Now feedback is easy, but journalism isn't really used to dealing with that. We have this cacophony of opinion out there, and we tend to pay attention to the negative. I do not feel that my job is to inform someone that they are making a good purchase for their $60. It's what is the quality of the game, what is the artistry of the game, what is the experience of the game. If the game is on the short side, or it doesn't really do anything the second time you play through it, I just don't see that as a fair way to somehow take issue with the game. Where to take issue with the game is 'Is it a satisfying experience?' Is it something you can stand to look at for an extended period? That opens up the discussion of the culture and the art that goes into game design.
"I do not feel that my job is to inform someone that they are making a good purchase for their $60"
Adm Sessler
That's why they should never listen to one critic. It is a more expensive proposition than going to see a movie. I think what's probably more comparable to it is going to a good restaurant, or going to the theater. There is a greater dependence on the reviews.
I got to sit down with a few of my colleagues and we talked about Mass Effect 3, in light of the controversy surrounding its ending. I finally had the opportunity to talk to three people that had finished the game and didn't have to worry about spoiling it to. As we were having this conversation, I didn't even realize things that could have happened in that game. Things that I thought were going to happen no matter who was playing the game were clearly far more procedural than I had ever imagined. It just shocked me. The thing in the back of my head when I was reviewing this game was 'I'm only playing this thing once. What's it going to be like when someone else plays it?'
That's only a minor example. As games are getting more sophisticated and really doing what people want, which is the game designs itself to how the person is interacting with it, it becomes harder and harder. It's a non-objective experience that we're trying to have an objective opinion about. It offers some real conundrums. I'd love for games to stop coming out for a year so everyone can sit down and figure out what is going on. It's really a game of catch-up, even by the best of us, because we're still trying to use an old-fashioned form of evaluation to apply to what is a very dynamically shifting and changing new medium.
Yes, because games are virtual, they can be different. A movie is a movie and a book is a book, the same words are on the page, but games are different. I'm looking forward to figuring out how to approach this.
I am. We're going to have issues, we're going to have sites we all feel a little bit uncomfortable with in their practices, but that really is just a fact of journalism. I mean, come on, look at the Washington Times, look at a lot of papers that are put out on the street. There is room to allow for different approaches, and ones that you might have a problem with. It's almost like what I want to tell people about the reviews; if you don't like it, just ignore it. I'm not of the disposition to start chastising a lot of my colleagues because of how they go about doing it. They're adding to the discussion, I would rather have it incorporated and become part of it rather than we're trying to say that it's not even allowed in.

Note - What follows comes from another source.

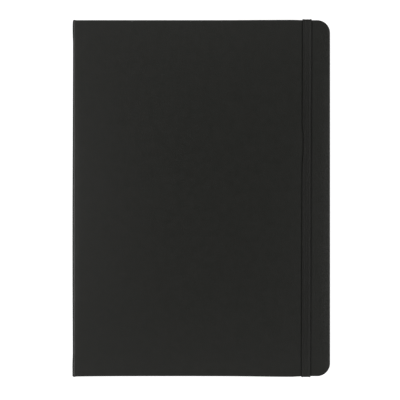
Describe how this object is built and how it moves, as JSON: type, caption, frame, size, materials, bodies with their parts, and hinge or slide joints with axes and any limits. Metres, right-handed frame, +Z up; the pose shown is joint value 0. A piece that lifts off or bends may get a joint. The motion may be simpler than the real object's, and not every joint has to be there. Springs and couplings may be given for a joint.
{
  "type": "sketchbook",
  "caption": "Hardcover sketchbook in plain black leatherette, with sewn sheets that open flat in the middle and an elastic band that holds the book closed.",
  "frame": {"origin": "centre of the back cover's outer face, with the closed book lying on it", "axes": "+X from the spine to the fore edge, +Y to the head, +Z up through the book's thickness"},
  "size_m": [0.219, 0.305, 0.0223],
  "materials": {
    "leatherette": "smooth matt, fine grain",
    "greyboard": "matt",
    "endpaper": "matt",
    "paper": "matt",
    "kraft": "matt",
    "gauze": "open weave",
    "thread": "waxed",
    "band_weave": "woven",
    "elastic": "ribbed weave"
  },
  "bodies": {
    "back_cover": {"back_cover_skin": "leatherette", "back_cover_board": "greyboard", "back_pastedown": "endpaper", "back_flyleaf": "endpaper", "elastic_end_head": "elastic", "elastic_end_tail": "elastic"},
    "spine": {"spine_skin": "leatherette", "spine_board": "greyboard", "spine_liner": "kraft", "spine_mull": "gauze", "sewing_thread": "thread", "head_band": "band_weave", "tail_band": "band_weave"},
    "front_flyleaf": {"front_flyleaf": "endpaper"},
    "front_cover": {"front_cover_skin": "leatherette", "front_cover_board": "greyboard", "front_pastedown": "endpaper"},
    "signature_01": {"signature_01": "paper"},
    "signature_02": {"signature_02": "paper"},
    "signature_03": {"signature_03": "paper"},
    "signature_04": {"signature_04": "paper"},
    "signature_05": {"signature_05": "paper"},
    "signature_06": {"signature_06": "paper"},
    "signature_07": {"signature_07": "paper"},
    "signature_08": {"signature_08": "paper"},
    "signature_09": {"signature_09": "paper"},
    "signature_10": {"signature_10": "paper"},
    "leaf_1": {"leaf_1": "paper"},
    "leaf_2": {"leaf_2": "paper"},
    "leaf_3": {"leaf_3": "paper"},
    "elastic_sides": {"elastic_side_head": "elastic", "elastic_side_tail": "elastic"},
    "elastic_front": {"elastic_front_run": "elastic"}
  },
  "joints": [
    {"name": "book_open", "type": "hinge", "parent": "back_cover", "child": "spine", "pos_m": [-0.11, 0, -0.0005], "axis": [0, -1, 0], "range_deg": [0, 90]},
    {"name": "front_half_turn", "type": "hinge", "parent": "spine", "child": "front_flyleaf", "pos_m": [-0.11, 0, 0.02135], "axis": [0, -1, 0], "range_deg": [0, 90]},
    {"name": "front_cover_open", "type": "hinge", "parent": "front_flyleaf", "child": "front_cover", "pos_m": [-0.11, 0, 0.02135], "axis": [0, -1, 0], "range_deg": [0, 180]},
    {"name": "signature_01_shear", "type": "slide", "parent": "front_flyleaf", "child": "signature_01", "axis": [-1, 0, 0], "range_m": [0, 0.0092]},
    {"name": "signature_02_shear", "type": "slide", "parent": "front_flyleaf", "child": "signature_02", "axis": [-1, 0, 0], "range_m": [0, 0.01003]},
    {"name": "signature_03_shear", "type": "slide", "parent": "front_flyleaf", "child": "signature_03", "axis": [-1, 0, 0], "range_m": [0, 0.01156]},
    {"name": "signature_04_shear", "type": "slide", "parent": "front_flyleaf", "child": "signature_04", "axis": [-1, 0, 0], "range_m": [0, 0.01354]},
    {"name": "signature_05_shear", "type": "slide", "parent": "front_flyleaf", "child": "signature_05", "axis": [-1, 0, 0], "range_m": [0, 0.01588]},
    {"name": "signature_06_shear", "type": "slide", "parent": "back_cover", "child": "signature_06", "axis": [-1, 0, 0], "range_m": [0, 0.01588]},
    {"name": "signature_07_shear", "type": "slide", "parent": "back_cover", "child": "signature_07", "axis": [-1, 0, 0], "range_m": [0, 0.01354]},
    {"name": "signature_08_shear", "type": "slide", "parent": "back_cover", "child": "signature_08", "axis": [-1, 0, 0], "range_m": [0, 0.01156]},
    {"name": "signature_09_shear", "type": "slide", "parent": "back_cover", "child": "signature_09", "axis": [-1, 0, 0], "range_m": [0, 0.01003]},
    {"name": "signature_10_shear", "type": "slide", "parent": "back_cover", "child": "signature_10", "axis": [-1, 0, 0], "range_m": [0, 0.0092]},
    {"name": "leaf_1_turn", "type": "hinge", "parent": "signature_06", "child": "leaf_1", "pos_m": [-0.1043, 0, 0.01013], "axis": [0, -1, 0], "range_deg": [0, 45]},
    {"name": "leaf_2_turn", "type": "hinge", "parent": "signature_06", "child": "leaf_2", "pos_m": [-0.1046, 0, 0.01038], "axis": [0, -1, 0], "range_deg": [0, 90]},
    {"name": "leaf_3_turn", "type": "hinge", "parent": "signature_06", "child": "leaf_3", "pos_m": [-0.1049, 0, 0.01063], "axis": [0, -1, 0], "range_deg": [0, 135]},
    {"name": "elastic_drop", "type": "slide", "parent": "back_cover", "child": "elastic_sides", "axis": [0, 0, -1], "range_m": [0, 0.0109], "deforming": ["elastic_side_head", "elastic_side_tail"]},
    {"name": "elastic_pull", "type": "slide", "parent": "elastic_sides", "child": "elastic_front", "axis": [1, 0, 0], "range_m": [0, 0.03], "deforming": ["elastic_front_run"]}
  ],
  "couplings": [
    {"joint": "front_half_turn", "follows": "book_open", "ratio": 1},
    {"joint": "signature_01_shear", "follows": "book_open", "m_per_rad": 0.0058569},
    {"joint": "signature_02_shear", "follows": "book_open", "m_per_rad": 0.006388},
    {"joint": "signature_03_shear", "follows": "book_open", "m_per_rad": 0.0073593},
    {"joint": "signature_04_shear", "follows": "book_open", "m_per_rad": 0.0086169},
    {"joint": "signature_05_shear", "follows": "book_open", "m_per_rad": 0.010106},
    {"joint": "signature_06_shear", "follows": "book_open", "m_per_rad": 0.010106},
    {"joint": "signature_07_shear", "follows": "book_open", "m_per_rad": 0.0086169},
    {"joint": "signature_08_shear", "follows": "book_open", "m_per_rad": 0.0073593},
    {"joint": "signature_09_shear", "follows": "book_open", "m_per_rad": 0.006388},
    {"joint": "signature_10_shear", "follows": "book_open", "m_per_rad": 0.0058569},
    {"joint": "leaf_1_turn", "follows": "book_open", "ratio": 0.5},
    {"joint": "leaf_2_turn", "follows": "book_open", "ratio": 1},
    {"joint": "leaf_3_turn", "follows": "book_open", "ratio": 1.5},
    {"joint": "elastic_drop", "follows": "book_open", "m_per_rad": 0.0069391}
  ]
}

That I think we do. I do worry that there can become a group-think that this is the way we do it and everybody gets in line. I'm not saying that people who aren't practicing good journalism are somehow to be admired, but there are outliers out there that we probably should be paying more attention to and how they approach games, how they want to talk about games, because if we get too much in lockstep again, especially with the rise in mobile and everything like that, we could find ourselves without a vocabulary trying to explain why these games are so good, why they're so interesting, or why they're not worth your time.
"I am one of the first to say how surprised I was that watching a livestream of somebody playing a game could be as successful as it is"
Adam Sessler
A lot of people think that video is just to look at the game. I am one of the first to say how surprised I was that watching a livestream of somebody playing a game could be as successful as it is. Because I've watched other people playing a game and I just want to stab them because I want to play it because I don't like how they're doing it. (laughs) I think you want to have great personalities and put them online, and put them in front. I think that's very important; we need strong personalities because that is where you help generate a sense of trust, and that is where you help define your outlet.
There's this sense that games are somehow separate from everything else. I have seen reviews that addressed the level of violence in a game, that they had an issue with it. That is a valid thing to evaluate a game on, to open up the discussion. These games don't exist in a vacuum; they're drawing from things that are happening in the world and they're putting back into the world. A more humanistic, a more holistic approach towards the evaluation of them would go a long way. Infuse that into the video that we see on the Internet and maybe on the TV I think would help draw people in that still regard games as this kind of strange, arcane language owned only by this one section of the male population.
The change is scary, but the change is also really exciting because it means we won't have to do the same thing over and over again.